Certainly, consumer law is no panacea, and legal scholars rightly criticize its primary remedy—disclosure—as somewhat toothless. Moreover, there are other risks of framing workers as consumers. During the 1930s, for instance, parts of the labor movement advocated for removing workers from the consumer paradigm and reframing workers as workers first under a class-centered analysis. According to this argument, workers should be viewed as producers and jobs should be viewed as the production of labor for compensation, rather than as the provision of consumer services. Indeed, state and federal laws and court decisions banned payment of wages in scrip, and the modern employer welfare state emerged from regulations meant to frame health insurance and retirement benefits as forms of compensation, rather than as consumer financial products that firms sold to workers.

These concerns are sound but should not push us to reject consumer law entirely. Firms have shaped and then deployed contract and employment law against workers in reorienting labor markets to their advantage. Firms also amplify what William Novak and Martha Albertson Fineman call, respectively, “American exceptionalist narratives” of—and a “fixation on”—individualism, autonomy, freedom of contract, and self-betterment to break down traditional industrial relations and evade legal liability. Workers, collectively and individually, need a counterbalance, and there is no inherent inconsistency in applying multiple legal doctrines, including consumer law, as part of an integrated work law.

Moreover, an integrated work law can help employment law and consumer law learn from and strengthen each other to adapt to new terrains—a sort of paired evolution.
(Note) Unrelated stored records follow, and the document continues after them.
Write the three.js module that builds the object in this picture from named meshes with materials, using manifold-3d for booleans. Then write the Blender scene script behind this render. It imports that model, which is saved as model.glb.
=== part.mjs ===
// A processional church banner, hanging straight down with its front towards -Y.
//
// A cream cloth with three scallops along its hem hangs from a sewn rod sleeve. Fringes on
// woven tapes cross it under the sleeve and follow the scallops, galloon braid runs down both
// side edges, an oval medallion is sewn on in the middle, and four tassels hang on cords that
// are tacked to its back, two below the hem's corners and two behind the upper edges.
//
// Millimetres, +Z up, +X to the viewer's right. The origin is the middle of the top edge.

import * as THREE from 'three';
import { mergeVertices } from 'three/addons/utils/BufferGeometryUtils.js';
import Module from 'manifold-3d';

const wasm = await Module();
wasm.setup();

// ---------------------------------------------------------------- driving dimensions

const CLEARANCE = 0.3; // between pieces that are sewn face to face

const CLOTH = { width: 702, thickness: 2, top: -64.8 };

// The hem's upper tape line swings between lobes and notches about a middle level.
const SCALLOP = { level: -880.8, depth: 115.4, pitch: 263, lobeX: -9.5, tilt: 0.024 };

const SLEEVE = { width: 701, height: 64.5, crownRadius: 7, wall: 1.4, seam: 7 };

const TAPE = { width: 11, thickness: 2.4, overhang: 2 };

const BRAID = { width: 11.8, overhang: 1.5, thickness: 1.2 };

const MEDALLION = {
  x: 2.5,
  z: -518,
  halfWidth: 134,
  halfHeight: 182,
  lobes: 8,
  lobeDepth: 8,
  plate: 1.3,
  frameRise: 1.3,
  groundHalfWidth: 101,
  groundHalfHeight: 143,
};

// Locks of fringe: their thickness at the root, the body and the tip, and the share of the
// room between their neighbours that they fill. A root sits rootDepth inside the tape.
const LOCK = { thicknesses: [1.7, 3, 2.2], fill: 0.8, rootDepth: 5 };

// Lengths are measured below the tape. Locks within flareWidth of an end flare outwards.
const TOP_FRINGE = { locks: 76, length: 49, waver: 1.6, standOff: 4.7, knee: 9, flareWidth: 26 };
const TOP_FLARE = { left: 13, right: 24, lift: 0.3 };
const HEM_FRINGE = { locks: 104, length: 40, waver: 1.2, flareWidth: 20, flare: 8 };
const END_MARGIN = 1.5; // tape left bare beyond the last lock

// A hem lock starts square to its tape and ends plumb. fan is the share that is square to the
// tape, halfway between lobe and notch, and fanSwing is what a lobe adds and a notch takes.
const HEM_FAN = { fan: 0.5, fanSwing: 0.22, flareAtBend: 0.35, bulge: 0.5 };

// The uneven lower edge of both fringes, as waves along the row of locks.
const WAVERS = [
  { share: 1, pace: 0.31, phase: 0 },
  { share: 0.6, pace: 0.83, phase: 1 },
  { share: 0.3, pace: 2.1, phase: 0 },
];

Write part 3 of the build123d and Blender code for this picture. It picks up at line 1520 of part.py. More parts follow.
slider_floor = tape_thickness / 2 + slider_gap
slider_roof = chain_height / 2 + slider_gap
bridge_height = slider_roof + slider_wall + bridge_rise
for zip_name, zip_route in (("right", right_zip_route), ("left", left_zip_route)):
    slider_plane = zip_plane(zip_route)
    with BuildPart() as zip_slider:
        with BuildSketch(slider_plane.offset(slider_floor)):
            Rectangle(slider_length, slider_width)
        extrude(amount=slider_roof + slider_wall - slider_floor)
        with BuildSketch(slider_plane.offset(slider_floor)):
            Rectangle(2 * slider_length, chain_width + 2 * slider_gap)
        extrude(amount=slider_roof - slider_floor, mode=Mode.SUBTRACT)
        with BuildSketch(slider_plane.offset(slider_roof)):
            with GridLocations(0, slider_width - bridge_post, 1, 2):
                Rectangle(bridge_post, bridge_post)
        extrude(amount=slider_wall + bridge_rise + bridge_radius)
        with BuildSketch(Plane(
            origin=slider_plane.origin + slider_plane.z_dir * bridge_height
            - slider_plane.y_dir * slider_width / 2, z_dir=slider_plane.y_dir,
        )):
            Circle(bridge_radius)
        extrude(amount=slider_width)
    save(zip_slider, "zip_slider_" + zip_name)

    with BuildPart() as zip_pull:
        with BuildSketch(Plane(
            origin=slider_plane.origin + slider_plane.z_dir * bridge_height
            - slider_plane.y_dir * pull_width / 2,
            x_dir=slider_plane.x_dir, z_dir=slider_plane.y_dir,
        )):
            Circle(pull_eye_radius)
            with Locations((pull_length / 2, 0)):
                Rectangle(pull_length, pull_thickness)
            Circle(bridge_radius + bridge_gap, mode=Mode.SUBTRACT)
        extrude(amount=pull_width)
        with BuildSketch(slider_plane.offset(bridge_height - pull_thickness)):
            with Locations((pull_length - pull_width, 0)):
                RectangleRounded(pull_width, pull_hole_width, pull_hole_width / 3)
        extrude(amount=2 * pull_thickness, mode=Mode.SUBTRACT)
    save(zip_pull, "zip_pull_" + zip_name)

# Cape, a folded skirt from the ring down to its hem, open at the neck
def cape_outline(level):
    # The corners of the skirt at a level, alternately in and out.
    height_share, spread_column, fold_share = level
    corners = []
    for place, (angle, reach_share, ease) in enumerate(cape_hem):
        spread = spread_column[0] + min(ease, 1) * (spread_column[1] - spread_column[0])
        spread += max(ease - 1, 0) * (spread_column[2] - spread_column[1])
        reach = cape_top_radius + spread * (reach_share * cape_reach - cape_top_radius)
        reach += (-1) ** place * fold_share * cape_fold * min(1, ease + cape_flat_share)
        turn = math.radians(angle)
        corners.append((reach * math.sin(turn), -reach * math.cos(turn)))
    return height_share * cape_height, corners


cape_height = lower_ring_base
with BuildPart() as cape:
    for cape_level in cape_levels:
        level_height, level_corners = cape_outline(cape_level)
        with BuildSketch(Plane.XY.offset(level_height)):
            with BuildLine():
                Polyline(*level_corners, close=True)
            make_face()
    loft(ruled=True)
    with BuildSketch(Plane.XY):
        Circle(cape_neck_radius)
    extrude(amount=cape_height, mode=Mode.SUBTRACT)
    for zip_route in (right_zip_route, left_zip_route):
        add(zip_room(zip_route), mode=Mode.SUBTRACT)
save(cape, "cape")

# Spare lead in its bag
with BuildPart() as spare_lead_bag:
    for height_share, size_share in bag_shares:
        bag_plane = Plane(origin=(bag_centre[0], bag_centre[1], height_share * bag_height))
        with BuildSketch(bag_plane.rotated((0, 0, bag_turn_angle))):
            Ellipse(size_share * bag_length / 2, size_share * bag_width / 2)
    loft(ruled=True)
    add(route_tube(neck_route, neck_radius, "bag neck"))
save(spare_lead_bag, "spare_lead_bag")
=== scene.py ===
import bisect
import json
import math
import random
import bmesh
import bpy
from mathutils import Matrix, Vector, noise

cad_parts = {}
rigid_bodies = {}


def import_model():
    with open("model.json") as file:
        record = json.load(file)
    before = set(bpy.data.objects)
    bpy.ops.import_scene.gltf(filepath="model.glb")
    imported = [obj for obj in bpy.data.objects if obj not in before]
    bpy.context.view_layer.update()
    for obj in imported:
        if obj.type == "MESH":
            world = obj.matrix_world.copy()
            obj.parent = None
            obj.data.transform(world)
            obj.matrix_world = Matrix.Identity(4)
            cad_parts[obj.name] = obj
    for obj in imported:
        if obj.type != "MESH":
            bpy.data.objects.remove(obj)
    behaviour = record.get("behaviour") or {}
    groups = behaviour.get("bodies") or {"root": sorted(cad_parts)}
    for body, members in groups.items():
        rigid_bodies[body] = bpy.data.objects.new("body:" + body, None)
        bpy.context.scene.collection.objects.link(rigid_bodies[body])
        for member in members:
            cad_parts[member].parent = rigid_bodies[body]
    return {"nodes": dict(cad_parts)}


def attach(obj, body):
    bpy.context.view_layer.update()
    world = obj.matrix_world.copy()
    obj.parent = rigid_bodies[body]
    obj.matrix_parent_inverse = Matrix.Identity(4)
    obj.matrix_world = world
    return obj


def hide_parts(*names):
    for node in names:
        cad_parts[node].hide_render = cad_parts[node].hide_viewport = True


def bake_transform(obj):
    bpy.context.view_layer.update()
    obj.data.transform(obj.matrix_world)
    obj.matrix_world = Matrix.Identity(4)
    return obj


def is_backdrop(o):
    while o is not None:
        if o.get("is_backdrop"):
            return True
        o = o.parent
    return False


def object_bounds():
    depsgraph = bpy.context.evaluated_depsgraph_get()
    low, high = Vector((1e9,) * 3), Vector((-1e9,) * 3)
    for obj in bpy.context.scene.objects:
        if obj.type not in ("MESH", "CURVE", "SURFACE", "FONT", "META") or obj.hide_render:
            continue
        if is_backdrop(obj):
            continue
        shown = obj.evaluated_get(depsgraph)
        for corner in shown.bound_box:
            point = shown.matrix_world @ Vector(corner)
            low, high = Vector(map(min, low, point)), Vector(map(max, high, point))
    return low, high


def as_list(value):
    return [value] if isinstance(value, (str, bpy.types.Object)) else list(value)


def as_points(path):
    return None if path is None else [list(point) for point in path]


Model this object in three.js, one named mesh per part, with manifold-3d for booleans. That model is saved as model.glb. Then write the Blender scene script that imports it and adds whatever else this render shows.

For example, the growth of collective action among medical and student debtors through “unions” like the Debt Collective shows how consumer law could adopt from labor law a collective rights regime: a National Labor Relations Act for consumers. In addition, taking inspiration from employment laws that prohibit employees from waiving their rights to the minimum wage, and to freedom from discrimination and sexual harassment, consumer law could add non-waivable substantive protections. Moreover, consumers who labor in generating content for social media and data brokers could look to employment laws for protections from exploitation. Going in the opposite direction, worker advocates could turn to consumer UDAP laws to stop mandatory arbitration provisions with class waivers that harm both workers and consumers.

One final reason for an integrated work law is that it prevents employers from skirting the regulations through creative classification. BreAnn Scally, for example, ultimately filed a class action law suit against PetSmart for its TRAP, providing a blueprint for using a hybrid of consumer law and employment law claims to stop exploitative practices. If PetSmart argues the “Grooming Academy” was primarily for its benefit, then the TRAP would constitute an unlawful kickback of wages under wage-and-hour laws. On the other hand, if PetSmart argues the training was primarily for the workers’ personal use, then it would be liable under consumer UDAP laws. PetSmart can take its pick, but the suit’s innovative claims show that PetSmart was breaking the law either way. This is the sort of integrated work law that will be necessary to counter firms’ consolidation of bargaining power in the modern labor economy.

Disclosure: The Student Borrower Protection Center has provided legal assistance in the Scally v. PetSmart litigation.